El color amarillo con el que Cataluña se ha travestido es la metáfora perfecta de la hibridez y la impostura política de su independentismo. La sedicente democracia catalana es una democracia cuando menos atípica que, si bien guarda las formas de una democracia, carece de los valores que le son propios. El maestro del constitucionalismo que es Luigi Ferrujoli distingue con acierto entre las formas democráticas y los valores democráticos; entre la forma democrática y su substancia. También el antropólogo bilbaíno Juan Aranzadi, el autor del ‘Milenarismo Vasco’ y de ‘El Escudo de Arquilooco’, distingue entre democracias plenas y democracias formales que carecen de todos o algunos de los valores democráticos. Como ejemplo de una democracia formal carente de valores democráticos, Aranzadi menciona el caso de Israel que, como Estado judío, se rige por formas democráticas aunque discrimina a una parte de sus ciudadanos por no ser judíos de raza o religión. Desgraciadamente, existen en el mundo muchas autoproclamadas democracias que aun guardando las apariencias de una democracia no pasarían por el control de calidad democrática si es que hubiere una ITV política al modo de los automóviles.

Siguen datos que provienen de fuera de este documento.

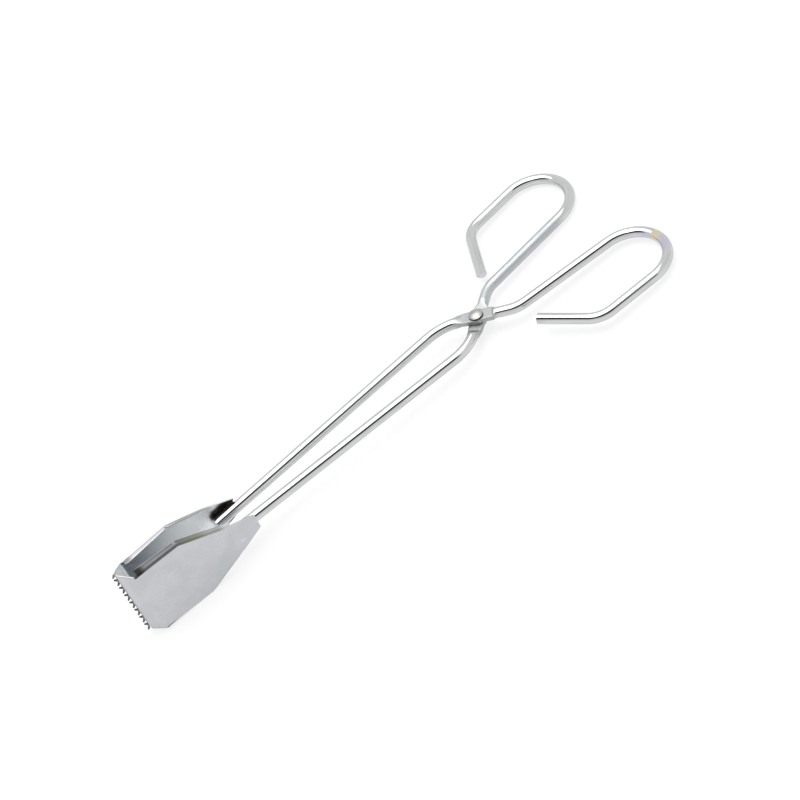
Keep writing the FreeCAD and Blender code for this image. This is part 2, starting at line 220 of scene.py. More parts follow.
sheetLook = {
    "steel": (0.535, 0.54, 0.56, 1),
    "cool": (0.50, 0.51, 0.53, 1),
    # painted light: the inner face is much lighter than the outer face
    "inner": (0.86, 0.885, 0.90, 1),
    # painted shade: the inner face's painted light is held back towards the front
    "innerFrontShade": (0.50, 0.53, 0.56, 1),
    # painted shade on the folded sides, darkest to lightest towards the rear, with an olive tint
    "rim": (0.105, 0.11, 0.11, 1),
    "rimBack": (0.33, 0.34, 0.335, 1),
    "oliveShade": (0.19, 0.21, 0.15, 1),
    # painted shadow black, beside the lip and in the press lines
    "paintedShadeBlack": (0.035, 0.034, 0.033, 1),
    # painted shade inside the socket, tinted brown by the weld
    "socketShadeBrown": (0.050, 0.036, 0.030, 1),
    "grain": (0.47, 0.48, 0.50, 1),
    "speck": (0.42, 0.42, 0.43, 1),
    "dull": (0.45, 0.48, 0.495, 1),
    "scratch": (0.86, 0.87, 0.88, 1),
    "sheared": (0.60, 0.61, 0.62, 1),
    "darkEdge": (0.16, 0.165, 0.17, 1),
    # painted shade over the teeth
    "tooth": (0.045, 0.045, 0.045, 1),
    "rough": 0.26,
    "grainDepth": 0.02,  # mm
    "grainStrength": 0.4,
    "innerFrontShadeRun": (34.0, 66.0),  # mm along the jaw, as all the runs below
    "lipRun": (69.0, 70.5),
    "sideFrom": 16.5, "sideHalf": 10.9,  # where the folded sides begin, and how far out
    "sideUpper": (25.5, 11.4), "sideLower": (22.5, 9.0),  # how long they splay, and by how much
    "lowerShade": 0.62,  # painted shade is weaker on the lower side
    "toothRun": (77.0, 77.6),
    "scratches": [((12.2, -3.9), (9.1, -4.4), 0.3), ((55.0, 9.0), (49.0, 10.5), 0.22)],  # ends and width
    "lineWidth": 0.95,
}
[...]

La Cataluña independentista exhibe sus lazos amarillos para significar que España es una nación escasamente democrática, que tiene presos políticos e impide la libre autodeterminación de sus ‘pueblos’. El lazo amarillo catalán, sin embargo, se ha convertido en la mejor exhibición del carácter híbrido, ambiguo y espurio del ‘proces’. El amarillo catalán se ha convertido en el símbolo del supremacismo de una parte de la población sobre la mayoría de la ciudadanía. Esa mayoría de ciudadanos a quienes el nada honorable presidente Torra ha llamado hienas y es considerada como «bichos» por algunos de sus alcaldes. Animalizar a un ciudadano es el modo de deshumanizarlo y condenarlo a la anomía o algo peor. Aquí, en esta ‘democrática’ Euskadi, algunos llamaron ‘txakurras’ a quienes luego asesinaron. El amarillo catalán es la metáfora de una democracia que ha renunciado a los valores de la libertad, la igualdad y la fraternidad, valores constitutivos de la democracia. Un Gobierno que en nombre de la libertad sojuzga a quienes no son nacionalistas, declara como no iguales a sus ciudadanos en virtud de su pensamiento o lengua y quiebra la convivencia democrática para imponer la supremacía de unos sobre otros no merece el adjetivo de democrático. Cerrar el Parlamento para no escuchar las voces disonantes o utilizar la intoxicación propagandística para propagar la mentira y aparecer como víctima de una supuesta opresión cuando se es el victimario, reflejan la obscena impostura de quien se cree excepcional e inmune a la ley democrática.
La democracia posee la fuerza que le otorga el imperativo del interés general y del supremo fin de la convivencia ciudadana. La violencia que en Cataluña ejerce el soberanismo sobre el resto de la ciudadanía es una anomalía que la ley democrática debe subsanar. La Constitución que nos hace libres e iguales no puede permitir que en Cataluña se gobierne de espaldas a los valores democráticos. Convendría que el presidente Sánchez recordara que tan democrático es el uso de la fuerza democrática como lo es el voto o el diálogo para apaciguar a quien solo desea «atacar al Estado».